The head of a group that helps Belarusian citizens flee their homeland has been found dead in Ukraine.
Vitaly Shishov, 26, was discovered hanged in a park near his home in Kiev on Tuesday.
Police in the Ukrainian capital vowed to pursue all leads, including “murder disguised as a suicide”.
Shishov went jogging on Monday morning but did not return and could not be reached on his mobile phone.
Friends of the activist say he had recently been followed by “strangers” while jogging, the human rights organisation Viasna said.
Many people have fled Belarus, often to neighbouring Ukraine, Poland and Lithuania, since its president cracked down on dissent.
Mass protests broke out after Alexander Lukashenko – who has been in office since 1994 – was re-elected in a poll denounced as rigged by western governments.
Shishov moved to pro-western Ukraine in autumn last year after joining anti-government protests in Belarus.
The charity he ran in Kiev, the Belarusian House, accused the Lukashenko regime of being behind his death.
“There is no doubt that this is an operation planned by Chekists to liquidate a Belarusian who presented a true danger to the regime,” it said, referring to security service agents.
The organisation said Shishov had been involved in everything from helping fellow compatriots to settle in Ukraine to staging anti-regime protests.
It also said it had repeatedly received warnings about possible “provocations, including kidnapping and liquidation”.
Belarusian authorities have used force to put down demonstrations against Mr Lukashenko’s rule and are trying to snuff out remaining dissent by jailing university students and shutting down independent media.
UK Prime Minister Boris Johnson is due to meet Belarusian opposition leader Sviatlana Tsikhanouskaya on Tuesday.
Ahead of the talks, she said: “I want the British Government to keep Belarus on the agenda, taking into consideration all the violence that’s going on inside the country and… the threat that the regime now is for the international community.”
On Sunday, Belarusian athlete Krystsina Tsimanouskaya told police in Japan she had been forced to withdraw from the Tokyo Olympics and threatened with forced repatriation for criticising her country’s athletics federation.
The sprinter, who is sheltering in Poland’s Japanese embassy after being granted a humanitarian visa, said she feared being jailed if she returned home.
On Tuesday, US Secretary of State Antony Blinken accused Belarus of an “act of transnational repression”. Warsaw has denounced what it calls a “criminal attempt” to kidnap the athlete.
“We have made sure that Krystsina Tsimanouskaya is safe in the Polish embassy in Tokyo and we will, if necessary, offer her the possibility of continuing her career,” Polish Prime Minister Mateusz Morawiecki said.

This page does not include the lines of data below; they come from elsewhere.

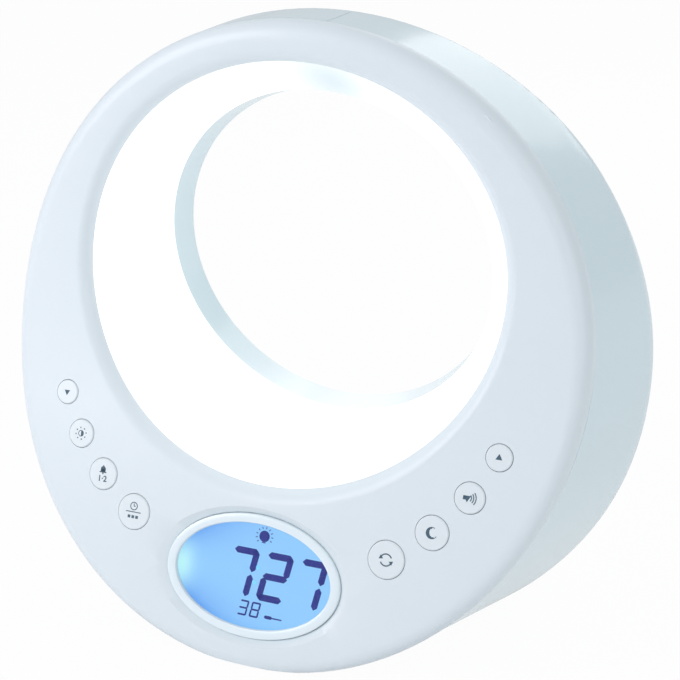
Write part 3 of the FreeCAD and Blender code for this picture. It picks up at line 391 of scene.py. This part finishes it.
def arc_band(drawing, centre, radius, width, start, end):
    """Flat band bent round a centre, from one angle to another in degrees."""
    middle = Vector((*centre, 0))
    verts = bmesh.ops.create_grid(drawing, x_segments=1, y_segments=1, size=0.5)["verts"]
    bmesh.ops.scale(drawing, vec=Vector((width, FILM, 1)), verts=verts)
    stand = Matrix.Translation((radius, 0, FILM / 2)) @ Matrix.Rotation(math.pi / 2, 4, "X")
    aim = Matrix.Translation(middle) @ Matrix.Rotation(math.radians(start), 4, "Z")
    bmesh.ops.transform(drawing, matrix=aim @ stand, verts=verts)
    section = list({face for vert in verts for face in vert.link_faces})
    sweep = abs(end - start)
    whole = sweep >= 360
    bmesh.ops.spin(
        drawing, geom=section, cent=middle, axis=Vector((0, 0, 1)), angle=math.radians(end - start),
        steps=max(6, int(sweep / 12)), use_merge=whole,
    )
    if whole:
        bmesh.ops.delete(drawing, geom=section, context="FACES_ONLY")


SEGMENTS = {"7": "abc", "2": "abged", "3": "abcdg", "8": "abcdefg"}
SLANT = 0.17


def figure(drawing, digit, foot_left, wide, tall, thick):
    """Slanted seven-segment figure standing on its lower left corner."""
    half = tall / 2
    inset = thick / 2
    shrink = thick * 0.2
    rails = {
        "a": ((0, tall - inset), (wide, tall - inset)),
        "g": ((0, half), (wide, half)),
        "d": ((0, inset), (wide, inset)),
        "b": ((wide - inset, half), (wide - inset, tall)),
        "c": ((wide - inset, 0), (wide - inset, half)),
        "e": ((inset, 0), (inset, half)),
        "f": ((inset, half), (inset, tall)),
    }

    def leaned(x, y):
        return foot_left[0] + x + y * SLANT, foot_left[1] + y

    for segment in SEGMENTS[digit]:
        (x0, y0), (x1, y1) = rails[segment]
        if y0 == y1:
            bar(drawing, leaned(x0 + shrink, y0), leaned(x1 - shrink, y1), thick)
        else:
            bar(drawing, leaned(x0, y0 + shrink), leaned(x1, y1 - shrink), thick)


def glowing_ink(name, colour, shade, strength):
    """Ink of the liquid crystal, which lets a little of the backlight through."""
    finish = Finish(name)
    tone = blend_colours(finish, finish.noise(200.0), colour, shade)
    shader = finish.node("BsdfPrincipled", None, {
        "Base Color": tone, "Roughness": 0.3, "Emission Color": tone, "Emission Strength": strength,
    })
    return finish.end(shader)


def lamp_sign(drawing, centre):
    """Round bulb with a foot line and rays over its top."""
    disc(drawing, centre, 1.9)
    first_ray = math.radians(-60) * 0.92 - 1.29
    ray_step = math.radians(30) * 0.92
    for index in range(10):
        turn = first_ray + index * ray_step
        direction = Vector((math.sin(turn), math.cos(turn)))
        bar(drawing, centre + direction * 2.5, centre + direction * 3.2, 0.3, 0.0)
    foot = centre - Vector((0, 2.1))
    bar(drawing, foot - Vector((0.8, 0)), foot + Vector((0.7, 0)), 0.35)


def plug_sign(drawing, left, level):
    """Small audio plug: a short thick grip and a thin pin."""
    grip_end = (left + 2.8, level)
    bar(drawing, (left, level), grip_end, 1.1, 0.3)
    bar(drawing, grip_end, (left + 6.4, level), 0.45, 0.4)


SIGHT_SHIFT = -1.45
FIGURE_PITCH = 12.4
SMALL_FIGURE_PITCH = 4.3
figures = bmesh.new()
for index, digit in enumerate("727"):
    figure(figures, digit, (-9.9 + SIGHT_SHIFT + index * FIGURE_PITCH, -8.1), 9.7, 16.6, 2.25)
for index, digit in enumerate("38"):
    figure(figures, digit, (-3.4 + SIGHT_SHIFT + index * SMALL_FIGURE_PITCH, -14.1), 3.3, 5.2, 0.6)
plug_sign(figures, 6.6 + SIGHT_SHIFT, -13.1)
lamp_sign(figures, Vector((3.3 + SIGHT_SHIFT, 13.2)))
ink = glowing_ink("crystal_ink", (0.004, 0.010, 0.16), (0.006, 0.014, 0.20), 0.6)
settle("display_figures", figures, face_matrix(panel_centre), ink, "case")

colon = bmesh.new()
disc(colon, (2.3 + SIGHT_SHIFT, 2.6), 0.75)
disc(colon, (1.5 + SIGHT_SHIFT, -2.6), 0.75)
idle_ink = glowing_ink("idle_crystal", (0.12, 0.40, 0.66), (0.14, 0.43, 0.70), 1.0)
settle("display_colon", colon, face_matrix(panel_centre), idle_ink, "case")

# Keys. Round satin caps, each with a slightly rounded rim, in holes in the face; the signs are
# printed on the caps in slate blue ink and drawn flat, in millimetres, round each cap's middle.
key_white = moulded("key_white", (0.80, 0.86, 0.895), (0.79, 0.85, 0.885), 0.32, 0.15)


def printed_ink():
    finish = Finish("printed_ink")
    shader = finish.node("BsdfPrincipled", None, {
        "Base Color": blend_colours(finish, finish.noise(400.0), (0.055, 0.11, 0.16), (0.075, 0.135, 0.185)),
        "Roughness": 0.55 + finish.noise(800.0) * 0.1,
    })
    return finish.end(shader)


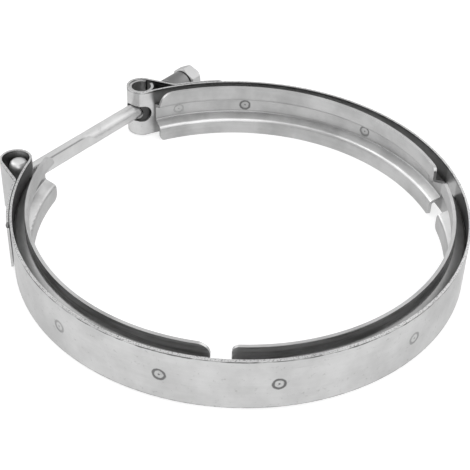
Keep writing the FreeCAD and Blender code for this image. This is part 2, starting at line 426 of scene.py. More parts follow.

The athlete was expected to stay at the embassy in Tokyo until leaving for Warsaw, possibly as soon as Wednesday, Poland-based dissident Pavel Latushka wrote on Twitter.
Tsimanouskaya, a 200 metres specialist, criticised the Belarusian athletics federation after it tried to force her to run in a relay at short notice. She said that outburst had led to the attempt to forcibly send her home.
Her husband, Arseny Zdanevich, told AFP on Monday he had fled from Belarus to Ukraine and hoped to join his wife “in the near future”.